During the PGA Championship at the Aronimink Golf Club, Scottie Scheffler and Rory McIlroy led a chorus of players who questioned the PGA of America’s setup of the nearly century-old Donald Ross layout.
To quickly recap, after his second round, Scheffler called some of the pin positions “absurd” and the most difficult he’s seen in his seven years on the PGA Tour. McIlroy called the bunched leaderboard a “sign of not a great setup.” Before the tournament started a fair amount of the conversation had been about the perils of tree removal. “In the back of my mind, they planted those trees with the future vision of having those trees in play, said Jon Rahm, “and now you’re taking them all out?”

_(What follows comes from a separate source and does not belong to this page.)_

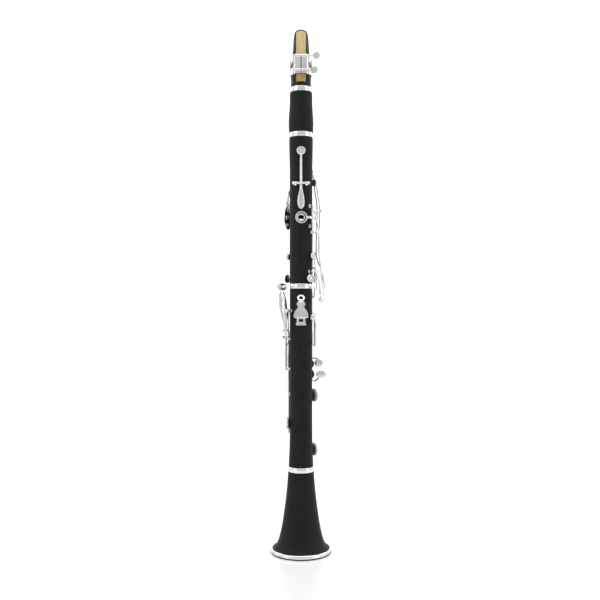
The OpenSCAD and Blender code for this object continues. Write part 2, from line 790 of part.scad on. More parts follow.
module eb_bb_sliver_key() {
    color("silver") {
        cup(eb_bb_hole);
        difference() {
            union() {
                hinge_tube(-48, 367.5, 387.5, 18);
                rod_path([P(-48, 377, 18), cup_top(eb_bb_hole)], arm_d);
                rod_path([P(-48, 382.5, 18.2), P(-34, 382.5, 18.6)], arm_d);
                touch_plate(-30, 382.4, 18, 0, 15, 4, 1.4);
            }
            rod_way(-48, 350, 400, 18);
        }
    }
}

module eb_bb_sliver_pad() {
    pad(eb_bb_hole);
}

// ---- lower joint keys ----

// Three rings, the vent pad above them and the bridge tongue under the upper joint's
module lower_ring_key() {
    color("silver") swing(a_ring_rod, rod_rho, -ring_open) {
        cup(lower_vent_hole);
        for (h = [right_index_hole, right_middle_hole, right_ring_hole]) finger_ring(h, 15.6);
        difference() {
            union() {
                hinge_tube(a_ring_rod, 295, 327.6, rod_rho);
                hinge_tube(a_ring_rod, 253.9, 290.1, rod_rho);
                for (h = [right_index_hole, right_middle_hole, right_ring_hole])
                    arc_arm(h[1], 17.4, 1.4, 2.6, 23, 47);
                arc_arm(322, 18.9, 1.5, 2.6, 13, 47);
                rod_path([P(a_ring_rod, 325, rod_rho + 0.2), P(57, 326.2, 20.4), P(59, 330, 20.5),
                    P(59, 339.5, 20.4)], 2);
                post_strip(a_ring_rod, 286.8, 298.2, rod_rho, -1);
            }
            rod_way(a_ring_rod, 245, 335, rod_rho);
        }
    }
}

module lower_ring_pad() {
    swing(a_ring_rod, rod_rho, -ring_open) pad(lower_vent_hole);
}

module b_fs_sliver_key() {
    color("silver") {
        cup(b_fs_hole);
        difference() {
            union() {
                hinge_tube(93, 266.5, 293, 18);
                rod_path([P(93, 287.6, 18.5), P(106, 291, 19.9), cup_top(b_fs_hole)], arm_d);
                rod_path([P(93, 270, 18.2), P(82, 270, 19.4)], arm_d);
                touch_plate(76, 270, 18.9, 0, 17, 4.4, 1.4);
            }
            rod_way(93, 255, 305, 18);
        }
    }
}

module b_fs_sliver_pad() {
    pad(b_fs_hole);
}

module f_c_key() {
    color("silver") swing(a_foot_rod, rod_rho, f_c_open) {
        cup(f_c_hole);
        difference() {
            union() {
                hinge_tube(a_foot_rod, 189.5, 221.1, rod_rho);
                rod_path([P(a_foot_rod, 199, rod_rho), P(40, 199, 20.6), cup_top(f_c_hole)], arm_d + 0.4);
                rod_path([P(a_foot_rod, 219, rod_rho), P(36, 220.4, 19.6)], arm_d);
                touch_plate(45, 225.8, 18.6, 0, 10.6, 8.6, 1.5);
            }
            rod_way(a_foot_rod, 180, 230, rod_rho);
        }
    }
}

module f_c_pad() {
    swing(a_foot_rod, rod_rho, f_c_open) pad(f_c_hole);
}

module e_b_key() {
    color("silver") swing(a_twin_inner, rod_rho, e_b_open) {
        cup(e_b_hole);
        difference() {
            union() {
                hinge_tube(a_twin_inner, 210.5, 284.6, rod_rho);
                hinge_tube(a_twin_inner, 123.5, 205.6, rod_rho);
                post_strip(a_twin_inner, 202.3, 213.7, rod_rho, 1);
                arc_arm(129, 20.6, 1.6, 3.4, -43, 55);
                bar(P(a_twin_inner, 129, 18.9), P(a_twin_inner, 129, 21.4), 2.4);
                bar(P(52, 129, 21.2), cup_top(e_b_hole), 2.6);
                arc_arm(217, 22.8, 1.5, 2.8, -42, 60);
                bar(P(a_twin_inner, 217, 18.9), P(a_twin_inner, 217, 23.4), 2.2);
                rod_path([P(57, 217.4, 23.6), P(66, 223.5, 24.6)], arm_d);
                arc_arm(282.4, 25.4, 1.5, 2.4, -99.5, -38.5);
                bar(P(a_twin_inner, 282.4, 18.9), P(a_twin_inner, 282.4, 26), 2);
            }
            rod_way(a_twin_inner, 110, 295, rod_rho);
        }
        translate([0, 0, 0]) at(62, 225.6, 23.2) translate([6.6, 0, 0]) linear_extrude(1.7) {
            for (x = [-3.4, 3.4]) translate([x, 0]) circle(d = 9.4, $fn = 32);
            square([6.8, 9.4], center = true);
        }
    }
}

module e_b_pad() {
    swing(a_twin_inner, rod_rho, e_b_open) pad(e_b_hole);
}

module fs_cs_key() {
    color("silver") {
        cup(fs_cs_hole);
        difference() {
            union() {
                hinge_tube(a_twin_outer, 202.5, 276.1, rod_rho);
                hinge_tube(a_twin_outer, 154.5, 197.6, rod_rho);
                post_strip(a_twin_outer, 194.3, 205.7, rod_rho, 1);
                rod_path([P(a_twin_outer, 164, rod_rho + 1), P(-72, 164.2, 20.2), cup_top(fs_cs_hole)], arm_d + 0.2);
                arc_arm(246.2, 23.4, 1.5, 2.6, -60, 62);
                bar(P(a_twin_outer, 246.2, 18.9), P(a_twin_outer, 246.2, 24), 2.2);
                rod_path([P(60, 245.8, 24.1), P(66, 242, 24.7)], arm_d);
                arc_arm(274, 24.6, 1.5, 2.4, -111, -56.5);
                bar(P(a_twin_outer, 274, 18.9), P(a_twin_outer, 274, 25.2), 2);
            }
            rod_way(a_twin_outer, 145, 285, rod_rho);
        }
        at(62, 240.4, 23.6) translate([4.6, 0, 0]) linear_extrude(1.7) {
            for (x = [-2.4, 2.4]) translate([x, 0]) circle(d = 8.8, $fn = 32);
            square([4.8, 8.8], center = true);
        }
    }
}

module fs_cs_pad() {
    pad(fs_cs_hole);
}

module ab_eb_key() {
    color("silver") {
        cup(ab_eb_hole);
        difference() {
            union() {
                hinge_tube(a_foot_rod, 226.1, 239.9, rod_rho);
                rod_path([P(a_foot_rod, 233, rod_rho), cup_top(ab_eb_hole)], arm_d);
                rod_path([P(a_foot_rod, 236.5, rod_rho + 0.6), P(36, 238.6, 20.4)], arm_d);
                touch_plate(44, 239.2, 19.6, 0, 10.4, 8.6, 1.5);
            }
            rod_way(a_foot_rod, 220, 250, rod_rho);
        }
    }
}

module ab_eb_pad() {
    pad(ab_eb_hole);
}

// Left little finger levers, rocking on one rod across the left side
module left_lever(u, points, touch) {
    a = a_left_levers;
    color("silver") {
        difference() {
            union() {
                cross_tube(a, z_left_levers, w_left_levers, u - 2.2, u + 2.2);
                rod_path(points, arm_d, 0);
            }
            cross_rod_way(a, z_left_levers, w_left_levers);
        }
        at(a, touch[1], touch[2]) translate([touch[0], 0, 0]) linear_extrude(1.6) {
            for (y = [-3, 3]) translate([0, y]) circle(d = 7.4, $fn = 32);
            square([7.4, 6], center = true);
        }
    }
}

module left_e_b_lever() {
    a = a_left_levers;
    left_lever(2.5, [S(a, 282, 2.6, 22.3), S(a, z_left_levers + 0.5, 2.4, 21.5), S(a, 330, 3.4, 25.9)],
        [4.4, 333.4, 25.3]);
}

module left_fs_cs_lever() {
    a = a_left_levers;
    left_lever(-2.5, [S(a, 273.8, -3, 22.8), S(a, 290, -3.2, 21.9), S(a, z_left_levers, -2.5, 21.2),
        S(a, 330, -3.4, 26)], [-4.6, 335.4, 25.4]);
}

module left_f_c_lever() {
    color("silver") difference() {
        union() {
            hinge_tube(-95, 236.1, 269.5, 19.6);
            rod_path([P(-95, 264, 19), P(-84, 267.5, 16.5), P(-81, 290, 16.2), P(-70, 298, 17.6)], 1.8);
            touch_plate(-66, 303, 17.6, 0, 17, 6.4, 1.5);
            rod_path([P(-95, 239, 19.6), P(-78, 239, 19.2)], arm_d);
        }
        rod_way(-95, 225, 280, 19.6);
    }
}

bell_body();
bell_rings();
lower_joint_body();
lower_joint_ring();
lower_tenon_cork();
lower_posts();
lower_hinge_rods();
lower_needle_springs();
thumb_rest_base();
thumb_rest_fixing_screws();
thumb_rest_slider();
thumb_rest_lock_screw();
upper_joint_body();
upper_tenon_corks();
upper_bushes();
upper_posts();
upper_hinge_rods();
upper_needle_springs();
barrel_body();
barrel_rings();
mouthpiece_body();
mouthpiece_cork();
reed();
ligature_band();
ligature_screw_upper();
ligature_screw_lower();
register_key();
register_pad();
thumb_ring_key();
a_key();
a_pad();
ab_key();
ab_pad();
trill_key_1();
trill_key_2();
trill_key_3();
trill_key_4();
index_ring_key();
index_ring_pad();
middle_ring_key();
middle_ring_pad();
cs_gs_key();
cs_gs_pad();
eb_bb_sliver_key();
eb_bb_sliver_pad();
lower_ring_key();
lower_ring_pad();
b_fs_sliver_key();
b_fs_sliver_pad();
f_c_key();
f_c_pad();
e_b_key();
e_b_pad();
fs_cs_key();
fs_cs_pad();
ab_eb_key();
ab_eb_pad();
left_e_b_lever();
left_fs_cs_lever();
left_f_c_lever();
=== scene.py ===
import bpy, bmesh, json, math
from mathutils import Matrix, Vector


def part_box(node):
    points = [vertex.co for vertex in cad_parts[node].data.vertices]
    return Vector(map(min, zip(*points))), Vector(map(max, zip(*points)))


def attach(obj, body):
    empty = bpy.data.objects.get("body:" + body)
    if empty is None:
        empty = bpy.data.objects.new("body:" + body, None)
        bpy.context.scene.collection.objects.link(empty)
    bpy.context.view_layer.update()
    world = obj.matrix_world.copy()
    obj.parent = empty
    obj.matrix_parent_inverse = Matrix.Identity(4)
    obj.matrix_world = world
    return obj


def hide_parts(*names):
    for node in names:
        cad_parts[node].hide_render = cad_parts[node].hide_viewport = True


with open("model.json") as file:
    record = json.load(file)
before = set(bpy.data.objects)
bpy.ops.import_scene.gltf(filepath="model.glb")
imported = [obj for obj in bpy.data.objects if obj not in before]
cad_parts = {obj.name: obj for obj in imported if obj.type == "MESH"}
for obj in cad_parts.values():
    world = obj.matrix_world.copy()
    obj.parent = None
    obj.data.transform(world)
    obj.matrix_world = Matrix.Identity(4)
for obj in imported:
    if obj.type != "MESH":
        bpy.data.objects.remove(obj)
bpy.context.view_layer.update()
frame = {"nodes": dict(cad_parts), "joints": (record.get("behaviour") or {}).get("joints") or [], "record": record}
scene = bpy.context.scene
mm = 0.001
print("frame loaded:", len(frame["nodes"]), "nodes")

# heights of the shoulders between the bodies, in mm
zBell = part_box("bell_rings")[1].z / mm
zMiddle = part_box("lower_joint_ring")[1].z / mm
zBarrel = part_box("barrel_body")[0].z / mm
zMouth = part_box("barrel_body")[1].z / mm
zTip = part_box("mouthpiece_body")[1].z / mm

# camera, level, facing the player's side
camSet = {"lens": 48, "sensor": 36, "away": 1.024, "side": -0.0013, "height": 0.3218, "clipEnd": 20}
cam = bpy.data.objects.new("camera", bpy.data.cameras.new("camera"))
scene.collection.objects.link(cam)
cam.data.lens = camSet["lens"]
cam.data.sensor_width = camSet["sensor"]
cam.location = (camSet["side"], -camSet["away"], camSet["height"])
cam.rotation_euler = (math.radians(90), 0, 0)
cam.data.clip_end = camSet["clipEnd"]
cam.data.dof.use_dof = False
scene.camera = cam

lightSet = {
    "key": {"at": (-1.1, -0.7, 0.9), "size": (0.5, 1.5), "power": 4.6, "aim": (0, 0, 0.33)},
    "fill": {"at": (1.1, -0.6, 0.6), "size": (0.5, 1.5), "power": 3.6, "aim": (0, 0, 0.33)},
    "top": {"at": (0.1, -0.3, 1.7), "size": (1.4, 1.0), "power": 7, "aim": (0, 0, 0.2)},
    "wallLeft": {"at": (-1.5, 0.7, 1.2), "size": (1.0, 1.4), "power": 16, "aim": (-0.7, 2.0, 0.5)},
    "wallRight": {"at": (1.5, 0.7, 1.2), "size": (1.0, 1.4), "power": 16, "aim": (0.7, 2.0, 0.5)},
}
for name, lamp in lightSet.items():
    data = bpy.data.lights.new(name + "Light", "AREA")
    data.shape = "RECTANGLE"
    data.size, data.size_y = lamp["size"]
    data.energy = lamp["power"]
    light = bpy.data.objects.new(name + "Light", data)
    light.location = lamp["at"]
    aim = Vector(lamp["aim"]) - light.location
    light.rotation_euler = aim.to_track_quat("-Z", "Y").to_euler()
    scene.collection.objects.link(light)

# surroundings: greys as (place, level), where place runs from 0 at -Y to 1 at +Y
surround = {"first": (0.02, 0.76), "last": (0.55, 0.86), "between": (0.28, 0.80), "strength": 0.85}
world = bpy.data.worlds.new("studio")
world.use_nodes = True
tree = world.node_tree
sky = {"co": tree.nodes.new("ShaderNodeTexCoord"), "split": tree.nodes.new("ShaderNodeSeparateXYZ"),
       "span": tree.nodes.new("ShaderNodeMapRange"), "ramp": tree.nodes.new("ShaderNodeValToRGB")}
sky["span"].inputs["From Min"].default_value = -1
tree.links.new(sky["co"].outputs["Generated"], sky["split"].inputs["Vector"])
tree.links.new(sky["split"].outputs["Y"], sky["span"].inputs["Value"])
tree.links.new(sky["span"].outputs["Result"], sky["ramp"].inputs["Fac"])
stops = sky["ramp"].color_ramp.elements
for stop, part in ((stops[0], "first"), (stops[1], "last")):
    stop.position = surround[part][0]
    stop.color = (*[surround[part][1]] * 3, 1)
stops.new(surround["between"][0]).color = (*[surround["between"][1]] * 3, 1)
back = tree.nodes["Background"]
tree.links.new(sky["ramp"].outputs["Color"], back.inputs["Color"])
back.inputs["Strength"].default_value = surround["strength"]
scene.world = world
scene.view_settings.view_transform = "Standard"
print("camera and lights set:", len(lightSet), "lights")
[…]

Players complain and test boundaries with architects, rules officials and course setups. They complain the loudest when they feel a setup is unfair or doctored to make the best players in the world look bad. Among incredibly pampered professional athletes, golfers are particularly burdened, agitated, perplexed and gracious to the forces of the wind. They rebuke it as if they can make a biblical command for it to be still. The PGA of America’s intentions at Aronimink were debatable, but what’s certain is that its master plan didn’t include its winner shooting 20 under par over 72 holes or controlling Mother Nature.
The USGA won’t have to do much tinkering to instigate protests from players over Shinnecock Hills Golf Club for next month’s U.S. Open. Since the championship came back to the east end of Long Island in 1986 after a 90-year hiatus, Shinnecock Hills has been one of the stiffest tests in major championship golf. Retief Goosen’s 4 under par in 2004 is the course’s lowest winning total for the championship. At the 2018 U.S. Open, Brooks Koepka won with a 1-over-par total.

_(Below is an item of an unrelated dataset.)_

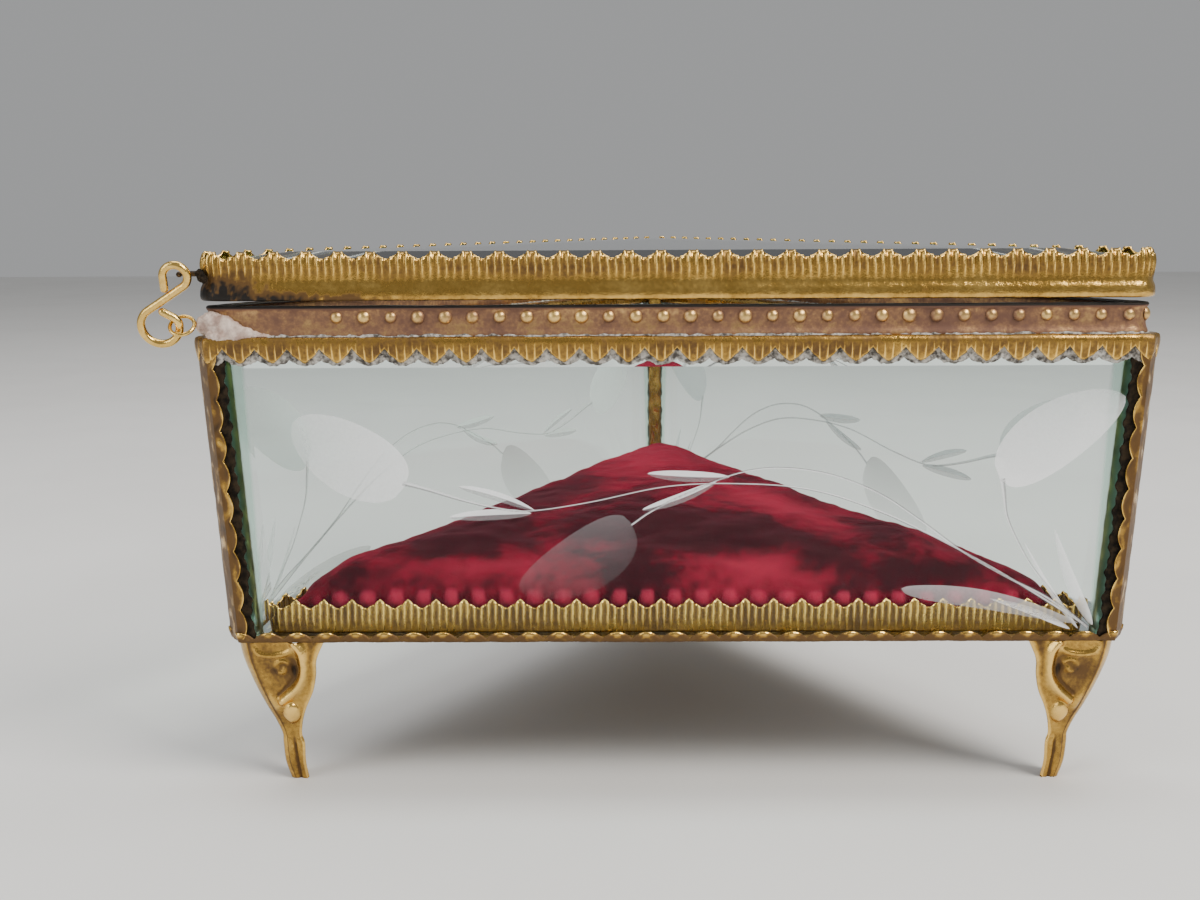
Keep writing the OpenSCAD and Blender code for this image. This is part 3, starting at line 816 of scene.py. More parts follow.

That year, during the brutally difficult third round when gusty winds and firm conditions led to an average score of 75.3, the players were unflinchingly honest in their appraisal of the course. “We’re not on the edge,” said Zach Johnson, who shot a third-round 2-over-par 72. “I thought we could be on the edge, but we’ve surpassed it. It’s pretty much shot, which is unfortunate, because it’s, in my opinion, some of the best land and certainly one of the best venues in all of golf, specifically in this country. Unfortunately, they’ve lost the golf course.”
It was hard and even harder to watch Phil Mickelson earn a two-stroke penalty at the 13th hole on that Saturday for hitting his ball while it was still moving to keep it from rolling off the green after a miserable first putt. The embarrassing situation was for Mickelson a concession to tormenting conditions and the naked desire to not slow up play on his way to shooting an 80. Even Mike Davis, then the USGA’s executive director, had to concede that the setup had gone overboard.
Come the start of the U.S. Open on June 18, don’t be surprised to hear a litany of complaints from players at Shinnecock Hills about everything from the green speeds and pin positions, to the height of the rough, the pace of the play, the suffocating Hamptons traffic and—of course—the weather. They will complain about practically everything that they can’t control with the same exactitude as the spin rate on their drivers.
I was at Shinnecock Hills in 2004 when the maintenance crew watered the 7th green between groups to make it playable and help stop the barrage of players from five-putting. The greens had been taken to the edge and many of them had died in the process. The USGA won’t let that kind of catastrophe occur again, but we can count on the weather delivering a level of unpredictability at Shinnecock Hills that is a sure reminder that golf is a game played outdoors and not in the perfect conditions of a simulator room.
The course, built by the neighboring Shinnecock Indians in 1891, doesn’t have many trees to protect it from the coastal sea breezes that sweep across the William Flynn-designed layout. The USGA can place the pins in the most favorable places on these fast, sloping greens, but approach shots will still find their way down the tightly shaved runoffs. The coastal winds will dry out the greens, increasing their speed and influencing strategies with club selections.
If Scheffler and McIlroy thought they had stuff to complain about at Aronimink, they will have plenty to debate about Shinnecock Hills.
They can protest all week the choices of the USGA, but these are largely man-made decisions about the length of the rough and the fairways and the total yardage of the course. The setup will be informed by the forecast, but mostly the weather will have a mind of its own to confound the players.
That’s the spirit of the Shinnecock Hills Golf Club. That’s something you can’t change no matter how much you complain.